--- DATASET SECTION ---
------------------------------
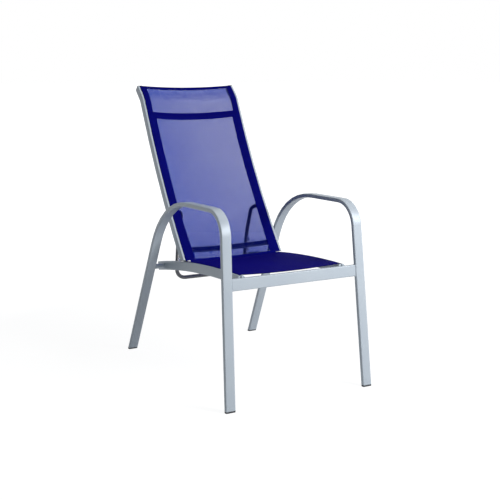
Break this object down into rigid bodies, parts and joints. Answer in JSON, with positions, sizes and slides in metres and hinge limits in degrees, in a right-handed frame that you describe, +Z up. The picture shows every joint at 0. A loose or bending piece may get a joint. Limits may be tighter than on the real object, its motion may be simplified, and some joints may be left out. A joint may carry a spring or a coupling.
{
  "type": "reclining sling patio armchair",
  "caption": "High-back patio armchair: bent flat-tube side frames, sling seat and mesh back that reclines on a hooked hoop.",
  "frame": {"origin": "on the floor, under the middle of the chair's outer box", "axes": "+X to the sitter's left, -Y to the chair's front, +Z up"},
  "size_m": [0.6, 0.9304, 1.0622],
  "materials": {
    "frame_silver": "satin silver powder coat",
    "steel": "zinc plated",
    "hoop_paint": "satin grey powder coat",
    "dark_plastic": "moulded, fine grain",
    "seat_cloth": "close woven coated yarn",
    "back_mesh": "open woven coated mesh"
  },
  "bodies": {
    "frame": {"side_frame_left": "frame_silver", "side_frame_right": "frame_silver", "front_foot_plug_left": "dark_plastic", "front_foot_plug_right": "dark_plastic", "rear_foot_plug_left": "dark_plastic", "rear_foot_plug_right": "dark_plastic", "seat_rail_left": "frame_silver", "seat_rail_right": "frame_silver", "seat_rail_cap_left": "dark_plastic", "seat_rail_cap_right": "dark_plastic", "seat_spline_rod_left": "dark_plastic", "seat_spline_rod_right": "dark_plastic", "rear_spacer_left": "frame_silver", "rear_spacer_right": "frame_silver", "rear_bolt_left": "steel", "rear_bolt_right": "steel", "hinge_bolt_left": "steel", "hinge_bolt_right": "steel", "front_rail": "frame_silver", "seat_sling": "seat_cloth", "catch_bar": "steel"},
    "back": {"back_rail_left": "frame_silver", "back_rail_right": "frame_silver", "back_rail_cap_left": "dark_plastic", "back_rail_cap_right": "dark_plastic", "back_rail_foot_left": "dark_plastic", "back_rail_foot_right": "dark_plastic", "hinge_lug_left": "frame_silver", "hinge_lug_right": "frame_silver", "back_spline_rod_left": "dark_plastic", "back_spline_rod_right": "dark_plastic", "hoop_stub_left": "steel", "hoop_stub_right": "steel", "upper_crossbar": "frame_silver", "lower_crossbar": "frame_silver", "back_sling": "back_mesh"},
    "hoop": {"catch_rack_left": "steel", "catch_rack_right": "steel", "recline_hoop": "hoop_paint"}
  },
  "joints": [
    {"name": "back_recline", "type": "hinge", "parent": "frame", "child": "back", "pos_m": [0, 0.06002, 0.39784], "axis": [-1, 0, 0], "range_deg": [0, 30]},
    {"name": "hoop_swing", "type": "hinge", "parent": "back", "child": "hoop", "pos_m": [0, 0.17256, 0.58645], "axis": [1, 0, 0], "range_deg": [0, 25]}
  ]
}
------------------------------
--- CHALLENGE ---
Take the lines above and print them exactly.

--- ANSWER TO THE TASK ---
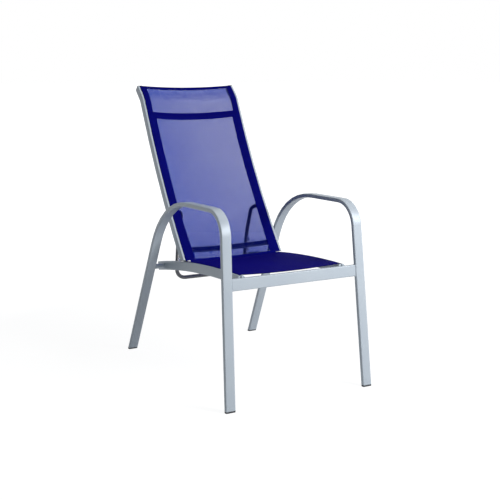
Break this object down into rigid bodies, parts and joints. Answer in JSON, with positions, sizes and slides in metres and hinge limits in degrees, in a right-handed frame that you describe, +Z up. The picture shows every joint at 0. A loose or bending piece may get a joint. Limits may be tighter than on the real object, its motion may be simplified, and some joints may be left out. A joint may carry a spring or a coupling.
{
  "type": "reclining sling patio armchair",
  "caption": "High-back patio armchair: bent flat-tube side frames, sling seat and mesh back that reclines on a hooked hoop.",
  "frame": {"origin": "on the floor, under the middle of the chair's outer box", "axes": "+X to the sitter's left, -Y to the chair's front, +Z up"},
  "size_m": [0.6, 0.9304, 1.0622],
  "materials": {
    "frame_silver": "satin silver powder coat",
    "steel": "zinc plated",
    "hoop_paint": "satin grey powder coat",
    "dark_plastic": "moulded, fine grain",
    "seat_cloth": "close woven coated yarn",
    "back_mesh": "open woven coated mesh"
  },
  "bodies": {
    "frame": {"side_frame_left": "frame_silver", "side_frame_right": "frame_silver", "front_foot_plug_left": "dark_plastic", "front_foot_plug_right": "dark_plastic", "rear_foot_plug_left": "dark_plastic", "rear_foot_plug_right": "dark_plastic", "seat_rail_left": "frame_silver", "seat_rail_right": "frame_silver", "seat_rail_cap_left": "dark_plastic", "seat_rail_cap_right": "dark_plastic", "seat_spline_rod_left": "dark_plastic", "seat_spline_rod_right": "dark_plastic", "rear_spacer_left": "frame_silver", "rear_spacer_right": "frame_silver", "rear_bolt_left": "steel", "rear_bolt_right": "steel", "hinge_bolt_left": "steel", "hinge_bolt_right": "steel", "front_rail": "frame_silver", "seat_sling": "seat_cloth", "catch_bar": "steel"},
    "back": {"back_rail_left": "frame_silver", "back_rail_right": "frame_silver", "back_rail_cap_left": "dark_plastic", "back_rail_cap_right": "dark_plastic", "back_rail_foot_left": "dark_plastic", "back_rail_foot_right": "dark_plastic", "hinge_lug_left": "frame_silver", "hinge_lug_right": "frame_silver", "back_spline_rod_left": "dark_plastic", "back_spline_rod_right": "dark_plastic", "hoop_stub_left": "steel", "hoop_stub_right": "steel", "upper_crossbar": "frame_silver", "lower_crossbar": "frame_silver", "back_sling": "back_mesh"},
    "hoop": {"catch_rack_left": "steel", "catch_rack_right": "steel", "recline_hoop": "hoop_paint"}
  },
  "joints": [
    {"name": "back_recline", "type": "hinge", "parent": "frame", "child": "back", "pos_m": [0, 0.06002, 0.39784], "axis": [-1, 0, 0], "range_deg": [0, 30]},
    {"name": "hoop_swing", "type": "hinge", "parent": "back", "child": "hoop", "pos_m": [0, 0.17256, 0.58645], "axis": [1, 0, 0], "range_deg": [0, 25]}
  ]
}